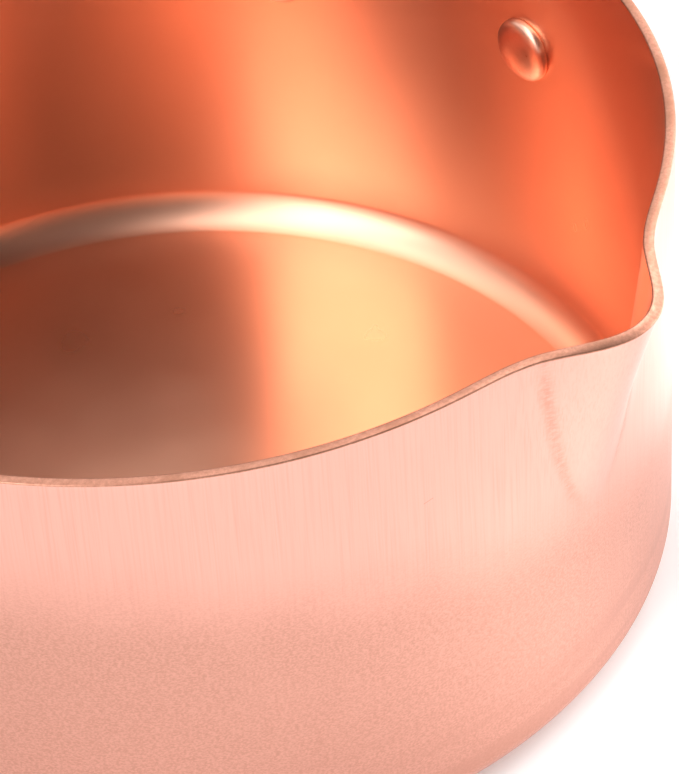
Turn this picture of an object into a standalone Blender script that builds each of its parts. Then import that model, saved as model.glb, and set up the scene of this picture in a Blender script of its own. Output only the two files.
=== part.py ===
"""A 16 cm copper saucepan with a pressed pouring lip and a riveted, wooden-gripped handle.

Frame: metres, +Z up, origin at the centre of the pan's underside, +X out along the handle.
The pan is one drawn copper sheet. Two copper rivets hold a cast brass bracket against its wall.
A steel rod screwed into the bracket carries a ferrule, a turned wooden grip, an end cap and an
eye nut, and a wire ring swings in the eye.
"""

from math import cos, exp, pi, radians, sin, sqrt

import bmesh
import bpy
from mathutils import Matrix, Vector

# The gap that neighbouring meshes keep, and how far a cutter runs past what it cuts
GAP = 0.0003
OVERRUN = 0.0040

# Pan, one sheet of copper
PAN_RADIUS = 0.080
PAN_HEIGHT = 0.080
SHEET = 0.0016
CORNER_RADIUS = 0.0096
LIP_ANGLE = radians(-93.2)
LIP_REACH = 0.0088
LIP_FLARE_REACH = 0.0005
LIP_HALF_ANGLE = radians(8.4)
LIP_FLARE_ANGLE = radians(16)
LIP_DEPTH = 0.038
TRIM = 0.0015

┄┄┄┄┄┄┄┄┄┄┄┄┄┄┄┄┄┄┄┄

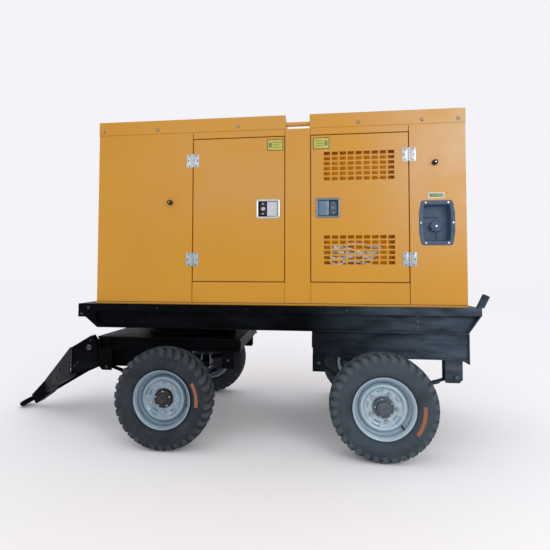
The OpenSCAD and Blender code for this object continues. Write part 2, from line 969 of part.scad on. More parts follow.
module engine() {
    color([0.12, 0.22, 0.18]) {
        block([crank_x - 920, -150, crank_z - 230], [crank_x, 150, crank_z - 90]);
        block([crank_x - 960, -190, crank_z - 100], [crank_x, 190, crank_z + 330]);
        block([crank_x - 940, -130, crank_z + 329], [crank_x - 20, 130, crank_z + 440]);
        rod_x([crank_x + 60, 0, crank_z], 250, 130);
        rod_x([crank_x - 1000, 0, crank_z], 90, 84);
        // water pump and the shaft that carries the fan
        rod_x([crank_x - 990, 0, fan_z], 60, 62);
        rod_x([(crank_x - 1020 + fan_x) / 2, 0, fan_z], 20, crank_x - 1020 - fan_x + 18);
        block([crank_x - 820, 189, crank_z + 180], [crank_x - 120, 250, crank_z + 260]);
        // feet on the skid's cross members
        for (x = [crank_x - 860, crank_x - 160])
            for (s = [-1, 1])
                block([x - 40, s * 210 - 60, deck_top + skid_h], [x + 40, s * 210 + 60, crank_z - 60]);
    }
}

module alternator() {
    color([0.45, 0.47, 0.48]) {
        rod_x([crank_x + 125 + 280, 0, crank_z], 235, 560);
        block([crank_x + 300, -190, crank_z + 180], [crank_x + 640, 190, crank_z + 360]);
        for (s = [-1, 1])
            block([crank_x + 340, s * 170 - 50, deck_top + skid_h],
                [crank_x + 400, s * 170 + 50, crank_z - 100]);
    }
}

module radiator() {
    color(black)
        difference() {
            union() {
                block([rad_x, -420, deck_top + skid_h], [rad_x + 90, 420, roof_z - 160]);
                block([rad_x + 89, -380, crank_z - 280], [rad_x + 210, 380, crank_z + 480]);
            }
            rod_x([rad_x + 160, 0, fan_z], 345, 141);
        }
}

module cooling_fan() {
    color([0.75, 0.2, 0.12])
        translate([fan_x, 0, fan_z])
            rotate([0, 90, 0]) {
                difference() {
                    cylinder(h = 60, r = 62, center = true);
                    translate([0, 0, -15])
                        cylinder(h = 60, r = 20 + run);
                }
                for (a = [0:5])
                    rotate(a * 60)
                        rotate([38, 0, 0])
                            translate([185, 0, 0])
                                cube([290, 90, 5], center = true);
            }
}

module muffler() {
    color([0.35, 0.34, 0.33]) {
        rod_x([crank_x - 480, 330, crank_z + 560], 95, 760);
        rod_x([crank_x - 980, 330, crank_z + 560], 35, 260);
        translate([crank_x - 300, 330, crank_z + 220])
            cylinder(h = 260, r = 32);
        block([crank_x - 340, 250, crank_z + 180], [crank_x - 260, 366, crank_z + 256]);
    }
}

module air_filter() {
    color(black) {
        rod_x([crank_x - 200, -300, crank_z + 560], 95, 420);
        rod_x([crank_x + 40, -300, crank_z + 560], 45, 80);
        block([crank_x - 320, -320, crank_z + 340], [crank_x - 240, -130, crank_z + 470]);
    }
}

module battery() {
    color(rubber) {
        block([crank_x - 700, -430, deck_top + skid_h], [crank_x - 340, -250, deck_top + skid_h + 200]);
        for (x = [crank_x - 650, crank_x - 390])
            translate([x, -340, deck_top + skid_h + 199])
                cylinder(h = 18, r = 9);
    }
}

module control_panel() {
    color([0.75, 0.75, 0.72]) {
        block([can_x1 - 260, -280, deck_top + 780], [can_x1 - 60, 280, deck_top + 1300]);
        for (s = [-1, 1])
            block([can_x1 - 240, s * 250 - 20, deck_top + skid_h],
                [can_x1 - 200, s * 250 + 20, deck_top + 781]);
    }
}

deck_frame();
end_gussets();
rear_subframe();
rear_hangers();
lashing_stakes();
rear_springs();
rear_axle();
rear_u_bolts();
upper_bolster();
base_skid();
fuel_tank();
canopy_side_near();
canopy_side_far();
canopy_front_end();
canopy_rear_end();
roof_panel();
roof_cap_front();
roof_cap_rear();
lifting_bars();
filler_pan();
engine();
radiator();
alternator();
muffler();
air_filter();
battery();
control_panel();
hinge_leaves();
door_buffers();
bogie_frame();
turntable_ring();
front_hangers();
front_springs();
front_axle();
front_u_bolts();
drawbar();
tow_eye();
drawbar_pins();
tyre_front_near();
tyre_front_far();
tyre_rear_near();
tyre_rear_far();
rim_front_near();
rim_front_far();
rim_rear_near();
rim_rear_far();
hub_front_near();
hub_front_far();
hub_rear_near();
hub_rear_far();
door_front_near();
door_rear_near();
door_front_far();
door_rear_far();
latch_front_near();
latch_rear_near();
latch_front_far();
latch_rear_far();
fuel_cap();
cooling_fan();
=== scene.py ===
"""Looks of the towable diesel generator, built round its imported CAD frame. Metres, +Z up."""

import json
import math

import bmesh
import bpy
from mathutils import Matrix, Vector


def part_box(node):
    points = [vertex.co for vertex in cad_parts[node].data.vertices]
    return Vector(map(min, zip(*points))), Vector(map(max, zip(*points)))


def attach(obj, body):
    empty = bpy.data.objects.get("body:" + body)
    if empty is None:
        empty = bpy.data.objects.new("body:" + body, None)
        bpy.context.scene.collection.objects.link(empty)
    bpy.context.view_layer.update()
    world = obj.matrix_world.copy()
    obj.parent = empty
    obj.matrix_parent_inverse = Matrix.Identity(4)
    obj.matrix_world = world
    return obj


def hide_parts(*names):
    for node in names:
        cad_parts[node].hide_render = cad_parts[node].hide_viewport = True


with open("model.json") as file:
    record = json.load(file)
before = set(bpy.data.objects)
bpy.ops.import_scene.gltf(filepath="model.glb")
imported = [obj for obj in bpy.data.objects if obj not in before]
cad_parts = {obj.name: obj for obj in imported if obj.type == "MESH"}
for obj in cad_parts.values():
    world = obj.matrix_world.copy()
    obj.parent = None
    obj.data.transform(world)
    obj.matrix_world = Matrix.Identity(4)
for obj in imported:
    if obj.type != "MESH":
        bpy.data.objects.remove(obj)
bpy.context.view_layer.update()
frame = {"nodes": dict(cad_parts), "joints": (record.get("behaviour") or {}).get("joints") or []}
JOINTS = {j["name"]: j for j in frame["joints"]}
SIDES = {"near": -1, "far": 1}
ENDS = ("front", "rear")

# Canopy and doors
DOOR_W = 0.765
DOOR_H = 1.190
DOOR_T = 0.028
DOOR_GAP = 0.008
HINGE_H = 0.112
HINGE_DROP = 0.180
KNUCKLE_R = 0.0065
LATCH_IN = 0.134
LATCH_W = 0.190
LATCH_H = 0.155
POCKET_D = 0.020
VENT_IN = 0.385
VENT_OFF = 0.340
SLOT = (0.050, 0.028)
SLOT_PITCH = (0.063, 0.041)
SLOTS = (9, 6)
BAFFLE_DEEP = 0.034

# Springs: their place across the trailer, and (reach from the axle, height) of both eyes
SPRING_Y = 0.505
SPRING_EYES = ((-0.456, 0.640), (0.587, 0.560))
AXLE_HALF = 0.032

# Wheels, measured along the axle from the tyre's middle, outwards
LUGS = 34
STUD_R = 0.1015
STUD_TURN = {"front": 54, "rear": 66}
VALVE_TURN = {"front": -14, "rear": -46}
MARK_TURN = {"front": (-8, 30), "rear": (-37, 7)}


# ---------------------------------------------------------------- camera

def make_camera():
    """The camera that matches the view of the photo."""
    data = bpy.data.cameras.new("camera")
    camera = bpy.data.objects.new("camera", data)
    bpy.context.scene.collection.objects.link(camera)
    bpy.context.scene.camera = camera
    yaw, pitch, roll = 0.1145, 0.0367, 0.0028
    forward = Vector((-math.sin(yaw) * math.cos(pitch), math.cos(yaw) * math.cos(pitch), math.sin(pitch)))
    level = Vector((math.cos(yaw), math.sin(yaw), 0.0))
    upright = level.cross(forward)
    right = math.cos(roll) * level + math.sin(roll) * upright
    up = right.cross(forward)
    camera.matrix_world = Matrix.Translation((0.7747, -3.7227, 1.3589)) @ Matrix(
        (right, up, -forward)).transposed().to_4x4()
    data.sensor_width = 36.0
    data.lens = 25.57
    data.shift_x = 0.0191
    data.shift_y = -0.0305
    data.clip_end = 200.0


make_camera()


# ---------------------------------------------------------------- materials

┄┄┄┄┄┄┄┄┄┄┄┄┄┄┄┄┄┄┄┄

# Exercise details
Retype only what lies between the line bearing "deck_frame();" and the line bearing "obj.matrix_world = Matrix.Identity(4)", keeping both of those lines.

# Expected output
deck_frame();
end_gussets();
rear_subframe();
rear_hangers();
lashing_stakes();
rear_springs();
rear_axle();
rear_u_bolts();
upper_bolster();
base_skid();
fuel_tank();
canopy_side_near();
canopy_side_far();
canopy_front_end();
canopy_rear_end();
roof_panel();
roof_cap_front();
roof_cap_rear();
lifting_bars();
filler_pan();
engine();
radiator();
alternator();
muffler();
air_filter();
battery();
control_panel();
hinge_leaves();
door_buffers();
bogie_frame();
turntable_ring();
front_hangers();
front_springs();
front_axle();
front_u_bolts();
drawbar();
tow_eye();
drawbar_pins();
tyre_front_near();
tyre_front_far();
tyre_rear_near();
tyre_rear_far();
rim_front_near();
rim_front_far();
rim_rear_near();
rim_rear_far();
hub_front_near();
hub_front_far();
hub_rear_near();
hub_rear_far();
door_front_near();
door_rear_near();
door_front_far();
door_rear_far();
latch_front_near();
latch_rear_near();
latch_front_far();
latch_rear_far();
fuel_cap();
cooling_fan();
=== scene.py ===
"""Looks of the towable diesel generator, built round its imported CAD frame. Metres, +Z up."""

import json
import math

import bmesh
import bpy
from mathutils import Matrix, Vector


def part_box(node):
    points = [vertex.co for vertex in cad_parts[node].data.vertices]
    return Vector(map(min, zip(*points))), Vector(map(max, zip(*points)))


def attach(obj, body):
    empty = bpy.data.objects.get("body:" + body)
    if empty is None:
        empty = bpy.data.objects.new("body:" + body, None)
        bpy.context.scene.collection.objects.link(empty)
    bpy.context.view_layer.update()
    world = obj.matrix_world.copy()
    obj.parent = empty
    obj.matrix_parent_inverse = Matrix.Identity(4)
    obj.matrix_world = world
    return obj


def hide_parts(*names):
    for node in names:
        cad_parts[node].hide_render = cad_parts[node].hide_viewport = True


with open("model.json") as file:
    record = json.load(file)
before = set(bpy.data.objects)
bpy.ops.import_scene.gltf(filepath="model.glb")
imported = [obj for obj in bpy.data.objects if obj not in before]
cad_parts = {obj.name: obj for obj in imported if obj.type == "MESH"}
for obj in cad_parts.values():
    world = obj.matrix_world.copy()
    obj.parent = None
    obj.data.transform(world)
    obj.matrix_world = Matrix.Identity(4)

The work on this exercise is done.